My sister was nearly ten years younger than me and had always been mine to look after. Always .

But now, especially post life-flashing-before-my-eyes crisis, the thought of going back to my apartment where Cole and I were on opposite schedules and carrying on as usual seemed even less appealing than taking the four-wheeler back to the ravine and reenacting my epic fall.

Because to everyone else, that’s what it had been. A moment of clumsiness. A fall.

My co-workers had even razzed me for it in their “Get Well Soon” cards.

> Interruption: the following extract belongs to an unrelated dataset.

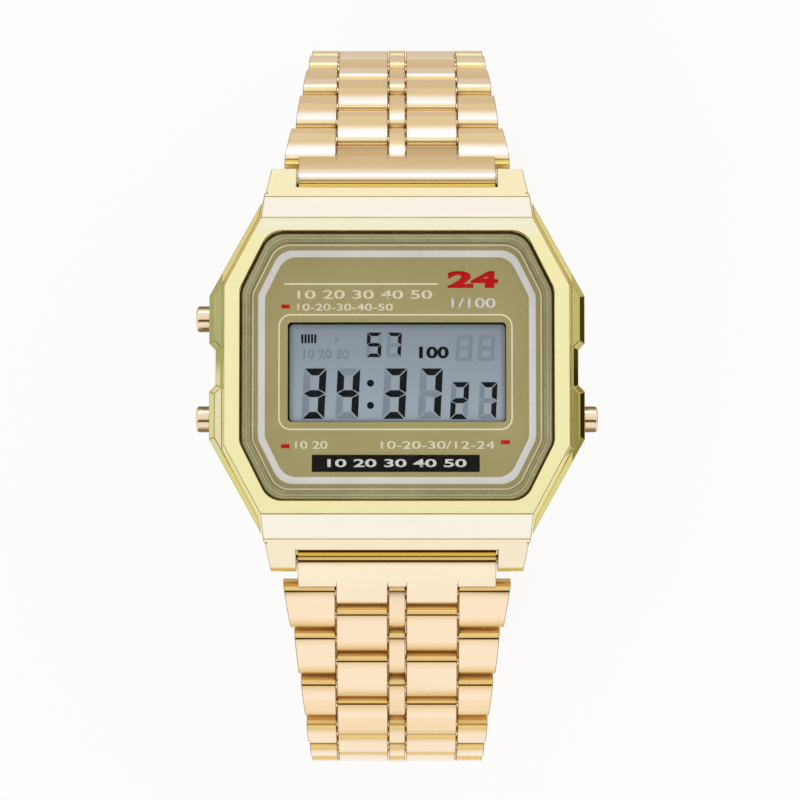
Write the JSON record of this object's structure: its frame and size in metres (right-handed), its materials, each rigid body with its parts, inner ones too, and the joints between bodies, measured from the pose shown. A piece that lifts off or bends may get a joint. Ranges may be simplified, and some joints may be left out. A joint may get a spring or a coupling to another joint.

Thankfully, Pops hadn’t ever contradicted my story—not that he needed to—but because of that, I’d held on to the hope that he didn’t remember exactly what’d happened.

But I remembered .

I remembered waking up on the four-wheeler as he drove us back to the cabin. I could easily recall the panic in his eyes when they’d met mine. The pain. The realization that he’d pulled me from a ridge in the ravine I’d landed on badly.

That there was dried blood on my face.

Pops had been nothing but clear minded since. Or that’s how he’d seemed when he actually answered my phone calls.

The only person who knew everything was Cole.

I’d blurted out every detail that I could remember to him the first moment we were alone in the hospital room.

Cole had listened intently, putting on his professional face—he worked as a public-school counselor—and asked a lot of follow-up questions about Pops that I mostly had the answers for.

“It could’ve just been a trauma response, dude,” he’d finally said.

“Don’t call me dude,” I’d said automatically even as he gave the answer I’d been hoping for.

It was the best-case scenario of a terrible situation, and one I’d drawn based on my own experience as a medic for the past decade.

But then Cole’s expression turned grim as he added that it could also be early signs of memory disease, and my hope deflated.

I’d known that. I just hadn’t wanted to acknowledge it.

I hugged the pillow closer to my chest as I thought of going back to work. Whenever I’d be allowed back, that was. To twenty-four-hour, sometimes forty-eight-hour, shifts spent helping people through their worst moments.

I’d hated being on the other side of that.

Dropping my head back against the cushions, I studied the intersecting wooden beams of the ceiling before closing my eyes and taking several deep breaths.

When I opened them, I didn’t see a rustic cabin that’d been my refuge.

I didn’t feel the hurt of being left on the outside by its owner.

There was only another ravine, filled with uncertainty and unknowns, and I had no choice but to navigate it.